La chasse aux enfants

Blog_chasse La tradition d’engagement des philosophes dans la défense des principes de démocratie a été reconnue classiquement, comme quand Georges Canguilhem rendit hommage à la résistance de Spinoza à l’ « Ultimi barbarorum » à La Haye en 1672 : « Spinoza a pris parti publiquement pour le droit à la liberté de penser. Ami de Jean de Witt, Grand pensionnaire de Hollande, dont il partageait les convictions républicaines, il a été le témoin de son assassinat par des émeutiers orangistes, à la Haye, en 1672, quand les armées de Louis XIV ont envahi la Hollande.

L’indignation et la douleur de Spinoza l’ont déterminé à sortir de son domicile pour apposer sur les murs de la ville un placard où il avait écrit : Ultimi barbarorum. On dit que son propriétaire dut user de violence pour le retenir. […] Cette philosophie vécue par le philosophe qui l’a pensée a imprimé à son auteur le ressort nécessaire pour s’insurger contre le fait accompli.
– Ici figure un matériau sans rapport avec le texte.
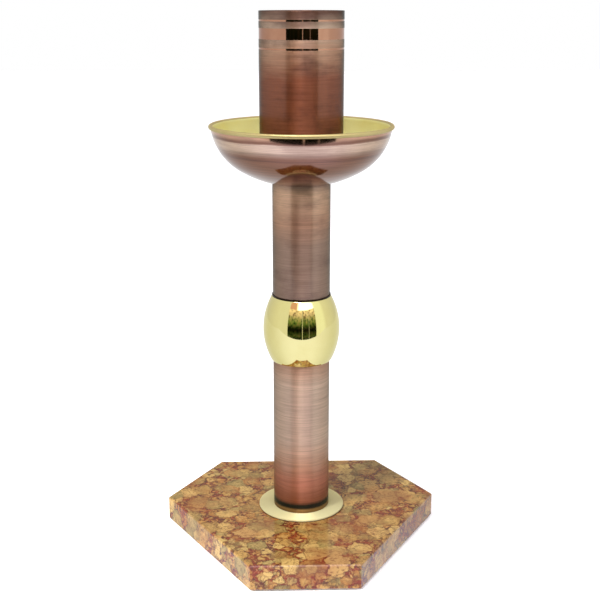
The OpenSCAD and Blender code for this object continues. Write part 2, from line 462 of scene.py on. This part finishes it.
def turned(name, outline, materials, paint=None):
    """A closed outline of (r, z) points in mm, turned round the Z axis.

    paint(r, z) gives the index of the material for the face whose middle is there.
    """
    count = len(outline)
    vertices = []
    for step in range(SEGMENTS):
        angle = 2 * math.pi * step / SEGMENTS
        cosine = math.cos(angle)
        sine = math.sin(angle)
        vertices += [(r * MM * cosine, r * MM * sine, z * MM) for r, z in outline]
    faces = []
    slots = []
    for step in range(SEGMENTS):
        here = step * count
        there = (step + 1) % SEGMENTS * count
        for i in range(count):
            j = (i + 1) % count
            faces.append((here + i, there + i, there + j, here + j))
            middle_r = (outline[i][0] + outline[j][0]) / 2
            middle_z = (outline[i][1] + outline[j][1]) / 2
            slots.append(paint(middle_r, middle_z) if paint else 0)
    mesh = bpy.data.meshes.new(name)
    mesh.from_pydata(vertices, [], faces)
    for material in materials:
        mesh.materials.append(material)
    for polygon, slot in zip(mesh.polygons, slots):
        polygon.material_index = slot
        polygon.use_smooth = True
    mesh.set_sharp_from_angle(angle=SHARP_ANGLE)
    mesh.validate()
    piece = bpy.data.objects.new(name, mesh)
    bpy.context.scene.collection.objects.link(piece)
    return piece


def dimensions(node):
    """(outer radius, lowest z, highest z) of a round CAD node, in mm."""
    low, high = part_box(node)
    return (high.x - low.x) / 2 / MM, low.z / MM, high.z / MM


def stands_for(piece, node, body):
    """Shows piece in place of the CAD node, as part of the same body."""
    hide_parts(node)
    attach(piece, body)


# ---- Pieces ----

# Sizes in mm. The first three belong to this script, and the others repeat the CAD model's.

# Rounding of the outer edges
EASE = 0.3
# Chamfer under the rim of the foot disc
DISC_CHAMFER = 0.1
# How far off a surface the middle of a face may lie and still be painted as part of it
NEAR = 0.1

STEM_WALL = 1.2
# Hole in the foot disc and in the knop
SPIGOT_HOLE_R = 16.95
DISC_EDGE_R = 0.5
KNOP_ARC = 54.0
KNOP_WALL = 1.2
KNOP_DROP = 0.6
BOWL_R = 68.4
BOWL_T = 1.0
LINER_T = 0.9
SHEET_GAP = 0.1
DISH_ARC = 92.8
SIDE_ARC = 43.4
SEAT_FLAT_R = 22.65
# Hole in the bowl and in its liner
NECK_HOLE_R = 12.05
BEAD_R = 1.55
BEAD_LAP = 0.45
SOCKET_WALL = 1.0
TURNED_DEPTH = 0.12
# Distance below the mouth and height of the turned lines and of the polished band
TURNED_BANDS = ((6.2, 1.25), (12.2, 7.9), (26.1, 1.3))


def eased_tube(outer, inner, low, high):
    """Outline of a tube whose two outer edges are slightly rounded."""
    outline = arc((outer - EASE, low + EASE), EASE, -90, 0, 4)
    outline += arc((outer - EASE, high - EASE), EASE, 0, 90, 4)
    outline += [(inner, high), (inner, low)]
    return outline


def stem_tube(node, material):
    outer, low, high = dimensions(node)
    piece = turned(node + "_brushed", eased_tube(outer, outer - STEM_WALL, low, high), [material])
    stands_for(piece, node, "stand")


def foot_disc(material):
    outer, low, high = dimensions("foot_disc")
    outline = [(SPIGOT_HOLE_R, low), (outer - DISC_CHAMFER, low), (outer, low + DISC_CHAMFER)]
    outline += arc((outer - DISC_EDGE_R, high - DISC_EDGE_R), DISC_EDGE_R, 0, 90, 8)
    outline += [(SPIGOT_HOLE_R, high)]
    piece = turned("foot_disc_turned", outline, [material])
    stands_for(piece, "foot_disc", "stand")


def knop(material):
    outer, low, high = dimensions("knop")
    centre = (outer - KNOP_ARC, (low + high) / 2 - KNOP_DROP)

    def side(radius, bottom, top, steps):
        start = math.degrees(math.asin((bottom - centre[1]) / radius))
        end = math.degrees(math.asin((top - centre[1]) / radius))
        return arc(centre, radius, start, end, steps)

    skin = side(KNOP_ARC, low + EASE, high - EASE, 72)
    hollow = side(KNOP_ARC - KNOP_WALL, low + KNOP_WALL, high - KNOP_WALL, 36)
    outline = [(SPIGOT_HOLE_R, low), (skin[0][0] - EASE, low)] + skin
    outline += [(skin[-1][0] - EASE, high), (SPIGOT_HOLE_R, high)]
    outline += [(SPIGOT_HOLE_R, high - KNOP_WALL)]
    outline += hollow[::-1] + [(SPIGOT_HOLE_R, low + KNOP_WALL)]
    piece = turned("knop_polished", outline, [material])
    stands_for(piece, "knop", "stand")


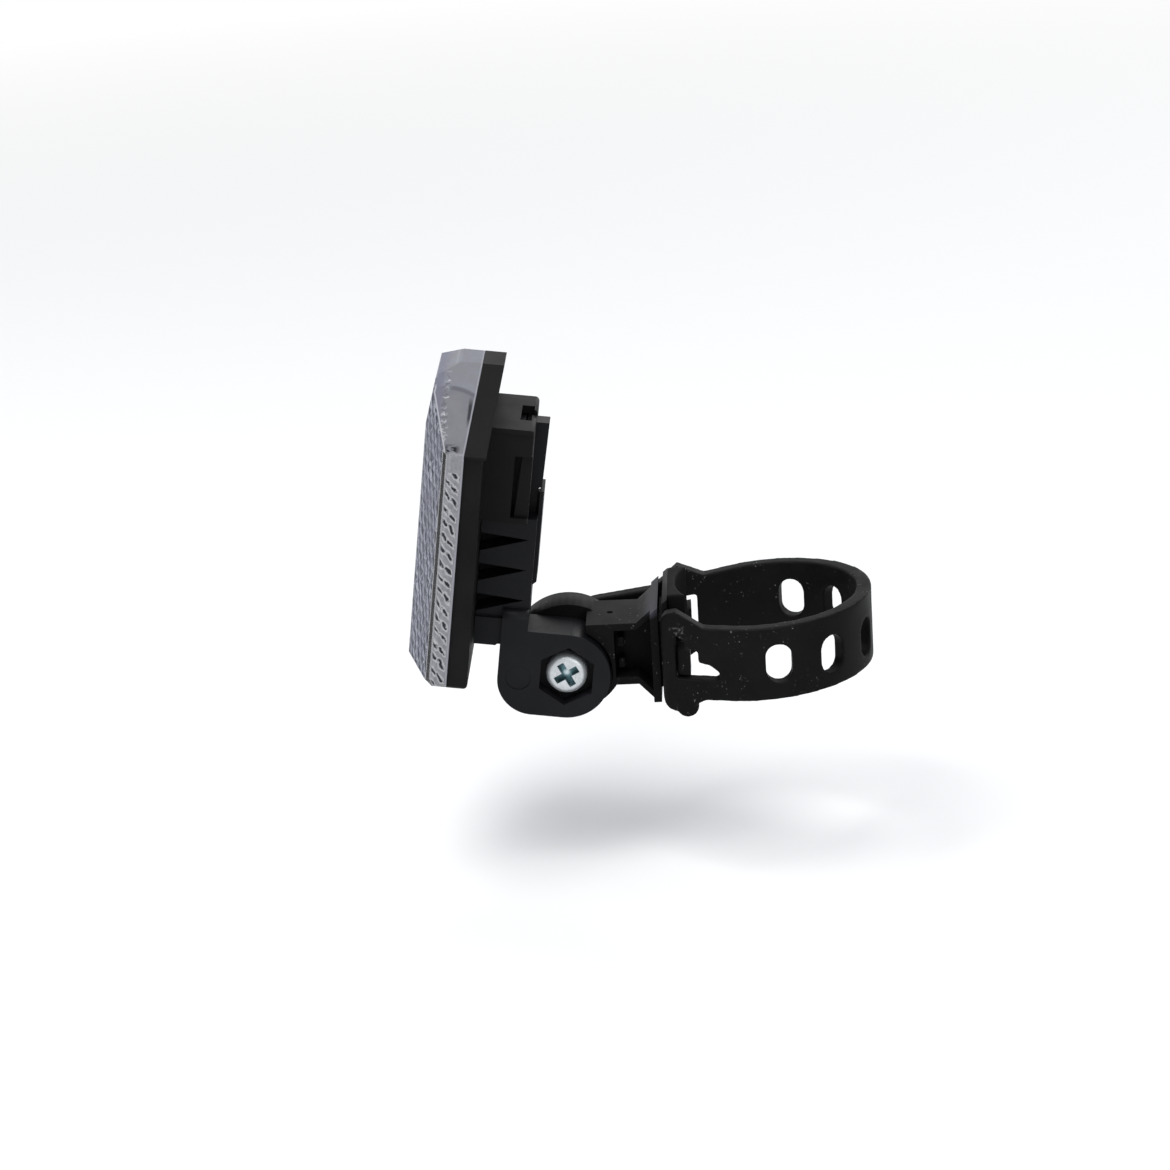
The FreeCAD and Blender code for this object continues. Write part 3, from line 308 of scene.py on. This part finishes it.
def zinc(name, tint, crown=None):
    """Bright zinc plating; inside the cross of a head the colour turns dark blue-green, pale at its very
    middle.
    """
    m = Nodes(name)
    at = m.coords()
    cloud = m.noise(at, 700, 4, 0.6)
    marks = m.noise(at, 900, 3, 0.7, stretch=(1, 6, 1))
    colour = m.ramp(cloud, [(0.3, tuple(0.8 * c for c in tint)), (0.7, tint)])
    if crown:
        x = m.along(at, (1000, 0, 0))
        y = m.along(at, (0, 1000, 0), AXIS_AHEAD)
        z = m.along(at, (0, 0, 1000), AXIS_BELOW)
        out = m.length(y, z)
        sunk = m.times(m.span(x, crown - 0.12, crown - 0.03, 1, 0), m.span(out, 2.5, 2.6, 1, 0))
        sunk = m.times(sunk, m.span(x, crown - 2.1, crown - 2.0, 0, 1))
        teal = m.ramp(cloud, [(0.35, (0.035, 0.07, 0.08)), (0.65, (0.13, 0.24, 0.27))])
        teal = m.mix(m.span(out, 0.25, 0.8, 0.9, 0), teal, (0.75, 0.85, 0.88))
        colour = m.mix(sunk, colour, teal)
    roughness = m.span(marks, 0.35, 0.7, 0.26, 0.42)
    normal = m.bump(marks, 0.12, 0.00004)
    m.surface(colour, roughness, normal, Metallic=0.5, Specular_IOR_Level=0.2)
    return m.owner


# Pieces that come from CAD nodes.

def weld(piece):
    """Joins the triangles of a CAD mesh where they meet."""
    joined = piece.modifiers.new("weld", "WELD")
    joined.merge_threshold = 1e-6


def dress(node, material, bevel, segments=2):
    """A CAD node keeps its shape and gets soft edges and its finish."""
    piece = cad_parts[node]
    piece.data.materials.clear()
    piece.data.materials.append(material)
    weld(piece)
    if not bevel:
        return
    flat = piece.modifiers.new("flat", "DECIMATE")
    flat.decimate_type = "DISSOLVE"
    flat.angle_limit = math.radians(0.6)
    edge = piece.modifiers.new("edge", "BEVEL")
    edge.width = bevel
    edge.segments = segments
    edge.limit_method = "ANGLE"
    edge.angle_limit = math.radians(34)
    edge.use_clamp_overlap = True
    edge.miter_outer = "MITER_ARC"
    edge.harden_normals = True


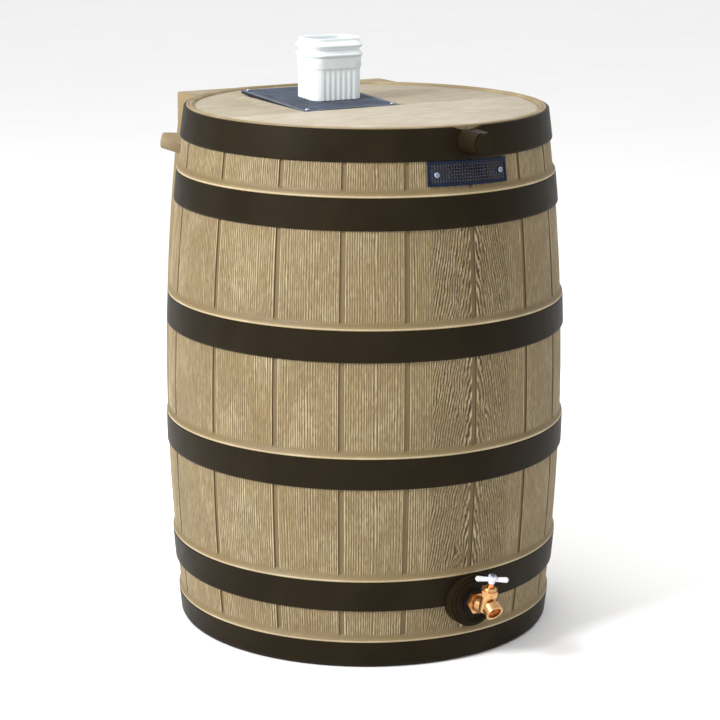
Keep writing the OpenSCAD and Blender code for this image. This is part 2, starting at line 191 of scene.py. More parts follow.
def head_material():
    """Paler, streaked plastic of the top, with painted light: lighter in front of the crease, a painted
    highlight along the crease and painted shade on the back panel.
    """
    mat, nodes, links, shader = new_material("tan_top_plastic")
    streak = noise(nodes, links, 150, 4, (0.16, 1, 1), 0.6)
    tone = ramp(nodes, links, streak, [
        (0.25, (0.265, 0.222, 0.152)), (0.5, (0.335, 0.292, 0.216)), (0.75, (0.410, 0.370, 0.290))])
    cloud = ramp(nodes, links, noise(nodes, links, 12, 4), [
        (0.3, (0.93, 0.92, 0.89)), (0.7, (1.04, 1.04, 1.05))])
    # Painted light across the crease: the front panel a little lighter as if lit, a bright painted highlight
    # line on the crease, painted shade on the back panel.
    place = nodes.new("ShaderNodeTexCoord")
    split = nodes.new("ShaderNodeSeparateXYZ")
    links.new(place.outputs["Object"], split.inputs["Vector"])
    across = nodes.new("ShaderNodeMapRange")
    across.inputs["From Min"].default_value = (CREASE_Y - 1) * MM
    across.inputs["From Max"].default_value = (CREASE_Y + 1) * MM
    links.new(split.outputs["Y"], across.inputs["Value"])
    panels = ramp(nodes, links, across.outputs["Result"], [
        (0.0, (1.06, 1.07, 1.10)), (0.5, (1.25, 1.25, 1.25)), (1.0, (0.86, 0.84, 0.80))])
    tone = mix(nodes, links, "MULTIPLY", 1.0, tone, panels)
    links.new(mix(nodes, links, "MULTIPLY", 1.0, tone, cloud), shader.inputs["Base Color"])
    links.new(spread(nodes, links, streak, 0.5, 0.68), shader.inputs["Roughness"])
    first = bump(nodes, links, streak, 0.5, 0.0006)
    links.new(bump(nodes, links, noise(nodes, links, 1300, 2), 0.3, 0.0002, first), shader.inputs["Normal"])
    shader.inputs["Specular IOR Level"].default_value = 0.35
    return mat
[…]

D’un tel pouvoir de ressort, la philosophie doit rendre compte » (« Le cerveau et la pensée » [1980], in Georges Canguilhem. Philosophe, historien des sciences, Paris, Albin Michel, coll. « Bibliothèque du Collège international de philosophie », 1993, pp. 30-32). On s’intéressera alors, de nos jours, à la réflexion menée par Michel Benasayag et Angélique del Rey sur la politique d’expulsion des sans-papiers conduite en France et la résistance à son encontre du Réseau Education sans frontières (La chasse aux enfants. L’effet miroir de l’expulsion des sans-papiers, préface de Stéphane Hessel, La Découverte, coll. « Sur le vif », 2008, 128 p., 10 €). Mettant leurs pas dans ceux du poète espagnol Antonio Machado (« Caminante, no hay camino/el camino se hace al andar »), ces deux philosophes spécialistes des contre-pouvoirs réfléchissent aux formes de cet engagement qui dépasse les clivages sociaux ou politiques pour toucher à une universalité pratique : « Dans ce mode d'engagement sans promesse, on a profondément conscience que c’est en agissant sur le présent qu’on change les choses pour l’avenir : l’avenir n’existe qu’ici et maintenant. » Et plus tard, c’est trop tard.